__WHAT YOU SHOULD DO__. Using the listing below, set down each line from the line containing "obj.data.transform(world)" through the line containing "for node in", both ends included, exactly and with nothing added.

__DATA BLOCK__.

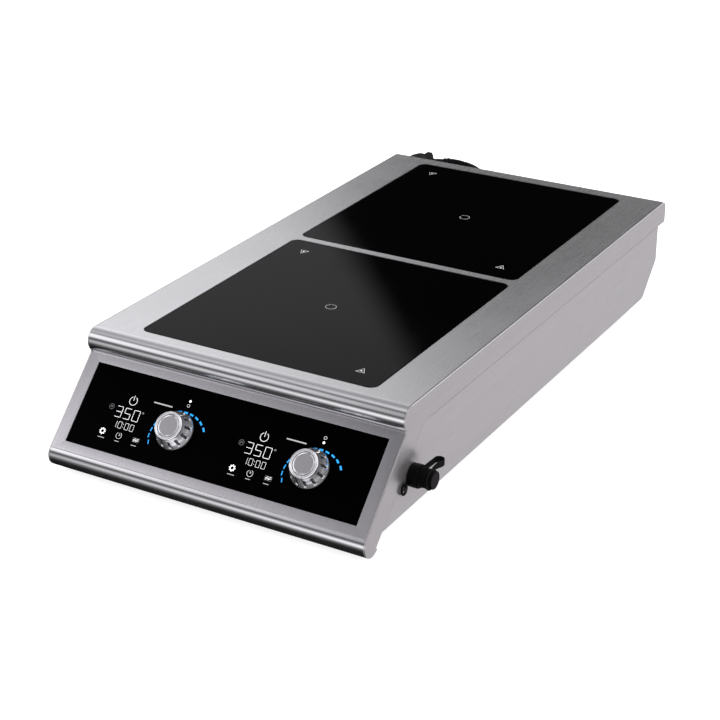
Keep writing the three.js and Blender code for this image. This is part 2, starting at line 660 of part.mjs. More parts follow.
// out of the gland, inwards through the outer layer, outwards through the inner one, to the plug
function powerCord() {
  const points = [
    vec(GLAND_X, 351, GLAND_Z),
    vec(GLAND_X, 364, GLAND_Z),
    vec(GLAND_X, 376, GLAND_Z),
    vec(GLAND_X - 0.3, 388, GLAND_Z + 0.6),
    vec(GLAND_X - 2, 397, GLAND_Z + 4),
    vec(GLAND_X - 6, 402, GLAND_Z + 11),
  ];
  for (let angle = 30; angle <= 720; angle += 15)
    points.push(coilPoint(angle, angle / 720, OUTER_LAYER_Y));
  for (let angle = 735; angle <= 1530; angle += 15) {
    const step = Math.min(1, (angle - 720) / 75);
    const eased = step * step * (3 - 2 * step);
    const y = OUTER_LAYER_Y + (INNER_LAYER_Y - OUTER_LAYER_Y) * eased;
    points.push(coilPoint(angle, 1 - (angle - 720) / 720, y));
  }
  points.push(
    vec(COIL_X - 14, INNER_LAYER_Y + 0.4, COIL_Z + 45.2),
    vec(COIL_X - 25, INNER_LAYER_Y + 1.4, COIL_Z + 42),
    vec(PLUG.x + 7.5, PLUG.y - 0.2, PLUG.z + 0.8),
    vec(PLUG.x - 2, PLUG.y, PLUG.z + PLUG_CORD_Z),
  );
  const extrudePath = new THREE.CatmullRomCurve3(points, false, "centripetal");
  const options = { steps: 120, bevelEnabled: false, extrudePath };
  return solid(new THREE.ExtrudeGeometry(toShape(circle(0, 0, CORD_RADIUS, 6)), options));
}
add("power_cord", powerCord(), "cord");

// moulded right-angle body with a collar, two blades and an earth pin pointing rearwards
function powerPlug() {
  const collar = turned([[0, 0], [7.2, 0], [6.4, 8], [0, 8]], 16)
    .rotate([0, 90, 0])
    .translate([-0.5, 0, PLUG_CORD_Z]);
  const blade = (left) => box(left, left + 1.5, 9, 24, -3.2, 3.2);
  return cut(
    join(
      prismY(PLUG_OUTLINE, -9.5, 9.5),
      collar,
      blade(PLUG_PIN_X - 7.1),
      blade(PLUG_PIN_X + 5.6),
      prismY(circle(PLUG_PIN_X, -8.4, 2.4, 12), 8, 26),
    ),
    prismX(circle(0, PLUG_CORD_Z, 5.1, 16), -4.5, 11.5),
  ).translate([PLUG.x, PLUG.y, PLUG.z]);
}
add("power_plug", powerPlug(), "cord");

// two hook-and-loop ties hold the turns together
const TIE_FRONT = INNER_LAYER_Y - CORD_RADIUS - 0.8; // inside faces of both ties
const TIE_BACK = OUTER_LAYER_Y + CORD_RADIUS + 0.8;
const TIE_WALL = 1.2;
const TIE_WALL_Y = 1.3; // wall on the front and back

function leftTie() {
  const left = COIL_X - 43.9 - CORD_RADIUS - 1.2;
  const right = COIL_X - 33.7 + CORD_RADIUS + 1.8;
  const outer = roundedRect(
    left - TIE_WALL, right + TIE_WALL, TIE_FRONT - TIE_WALL_Y, TIE_BACK + TIE_WALL_Y, 4, 2,
  );
  const inner = roundedRect(left, right, TIE_FRONT, TIE_BACK, 3, 2);
  return prismZ(outer, COIL_Z - 6, COIL_Z + 6, [inner]);
}
add("cord_tie_left", leftTie(), "rubber");

function bottomTie() {
  const bottom = COIL_Z - 41.3 - CORD_RADIUS - 1.1;
  const top = COIL_Z - 26.1 + CORD_RADIUS + 1.1;
  const outer = roundedRect(
    TIE_FRONT - TIE_WALL_Y, TIE_BACK + TIE_WALL_Y, bottom - TIE_WALL, top + TIE_WALL, 4, 2,
  );
  const inner = roundedRect(TIE_FRONT, TIE_BACK, bottom, top, 3, 2);
  return prismX(outer, COIL_X - 6, COIL_X + 6, [inner]);
}
add("cord_tie_bottom", bottomTie(), "rubber");

export default group;
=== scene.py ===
"""Induction hob with two cooking zones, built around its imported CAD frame.

Front, with the sloping control fascia, is -Y; the rear, with vents and power cord, is +Y;
+X is the right side and +Z is up. The underside of the pan is at z = 0.
Sizes are in millimetres and angles in degrees unless a comment says otherwise.
"""
import bpy
import bmesh
import math
from mathutils import Vector, Matrix

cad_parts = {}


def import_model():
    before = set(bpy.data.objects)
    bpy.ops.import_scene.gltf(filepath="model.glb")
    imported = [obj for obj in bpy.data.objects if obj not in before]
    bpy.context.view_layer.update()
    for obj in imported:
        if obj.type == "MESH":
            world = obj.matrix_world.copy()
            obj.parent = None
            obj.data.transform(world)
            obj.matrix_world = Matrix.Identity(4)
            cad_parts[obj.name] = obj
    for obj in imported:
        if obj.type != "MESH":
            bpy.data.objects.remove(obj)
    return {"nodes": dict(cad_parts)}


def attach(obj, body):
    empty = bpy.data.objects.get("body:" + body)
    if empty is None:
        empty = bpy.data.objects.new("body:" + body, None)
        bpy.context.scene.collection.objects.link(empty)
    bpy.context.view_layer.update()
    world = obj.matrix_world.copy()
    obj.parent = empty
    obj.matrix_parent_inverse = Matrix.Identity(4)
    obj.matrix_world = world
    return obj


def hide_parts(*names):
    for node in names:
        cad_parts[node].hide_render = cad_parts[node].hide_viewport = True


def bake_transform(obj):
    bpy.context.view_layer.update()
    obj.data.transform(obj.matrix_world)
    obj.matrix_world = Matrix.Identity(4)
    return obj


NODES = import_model()["nodes"]
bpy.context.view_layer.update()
scene = bpy.context.scene
MM = 0.001
RAD = math.pi / 180

# ------------------------------------------------------------------ dimensions shared with the frame
HALF_W, CHEEK_T, SHEET_T, PAN_T = 192.0, 1.6, 1.5, 1.6
SKIN_HALF = 190.3                                # half width of the nose and fascia skins
DECK_Z, SEAM_Z, DECK_HALF = 112.0, 84.0, 189.9
REAR_Y, REAR_R = 379.0, 10.0                     # rear end of the deck and its bend
NOSE_Y, NOSE_Z, NOSE_R = -287.0, 97.8, 14.2      # roll between deck and fascia
LIP_Y, LIP_Z, LIP_R = -364.3, -3.0, 14.2         # roll under the fascia
FASCIA_DEG, FASCIA_Y, FASCIA_Z = 45.28, -367.53, 14.4
WINDOW_HALF, WINDOW_TOP = 176.3, 91.4            # control window on the fascia
FASCIA_TOP = 101.2
SEAM_Y = -346.0                                  # y of the 45-degree cheek seam at z = 0
PAN_REAR, PAN_TOP = 358.0, 83.6
GLASS_HALF, GLASS_R, GLASS_T, GLASS_DROP = 141.15, 8.5, 6.0, 0.2
GLASS = {"front": (-272.2, 32.8), "rear": (46.4, 352.0)}
GLASS_TOP = DECK_Z - GLASS_DROP
GAP = 1.6                                        # from the glass to the edge of the deck opening
KNOB_X = {"left": -54.45, "right": 106.85}
KNOB_V = 41.4                                    # knob height along the fascia
PROBE_Y, PROBE_Z = -286.0, 36.5
FOOT_X, FOOT_Y = 145, {"front": -290, "rear": 284}
GLAND_X, GLAND_Z = -42.0, 57.0

# directions up the fascia and out of it, as (y, z)
UPHILL = (math.cos(FASCIA_DEG * RAD), math.sin(FASCIA_DEG * RAD))
OUTWARD = (-UPHILL[1], UPHILL[0])


def on_fascia(v, height=0.0):
    return (FASCIA_Y + UPHILL[0] * v + OUTWARD[0] * height,
            FASCIA_Z + UPHILL[1] * v + OUTWARD[1] * height)


def fascia3(u, v, w):
    return (u, *on_fascia(v, w))


def probe3(u, v, w):
    """Probe socket frame on the right side: u down, v to the rear, w outward."""
    return (HALF_W + w, PROBE_Y + v, PROBE_Z - u)


def gland3(u, v, w):
    """Cord gland frame: w runs out of the rear face."""
    return (GLAND_X + u, PAN_REAR + w, GLAND_Z + v)


# drawing planes: the map of (u, v, level) to space, and the plane's normal
PLAN = (lambda u, v, w: (u, v, w), (0, 0, 1))
ACROSS = (lambda u, v, w: (w, u, v), (1, 0, 0))
LENGTHWISE = (lambda u, v, w: (u, w, v), (0, 1, 0))
FASCIA = (fascia3, (0, *OUTWARD))
PROBE_SIDE = (probe3, (1, 0, 0))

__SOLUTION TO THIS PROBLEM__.
            obj.data.transform(world)
            obj.matrix_world = Matrix.Identity(4)
            cad_parts[obj.name] = obj
    for obj in imported:
        if obj.type != "MESH":
            bpy.data.objects.remove(obj)
    return {"nodes": dict(cad_parts)}


def attach(obj, body):
    empty = bpy.data.objects.get("body:" + body)
    if empty is None:
        empty = bpy.data.objects.new("body:" + body, None)
        bpy.context.scene.collection.objects.link(empty)
    bpy.context.view_layer.update()
    world = obj.matrix_world.copy()
    obj.parent = empty
    obj.matrix_parent_inverse = Matrix.Identity(4)
    obj.matrix_world = world
    return obj


def hide_parts(*names):
    for node in names:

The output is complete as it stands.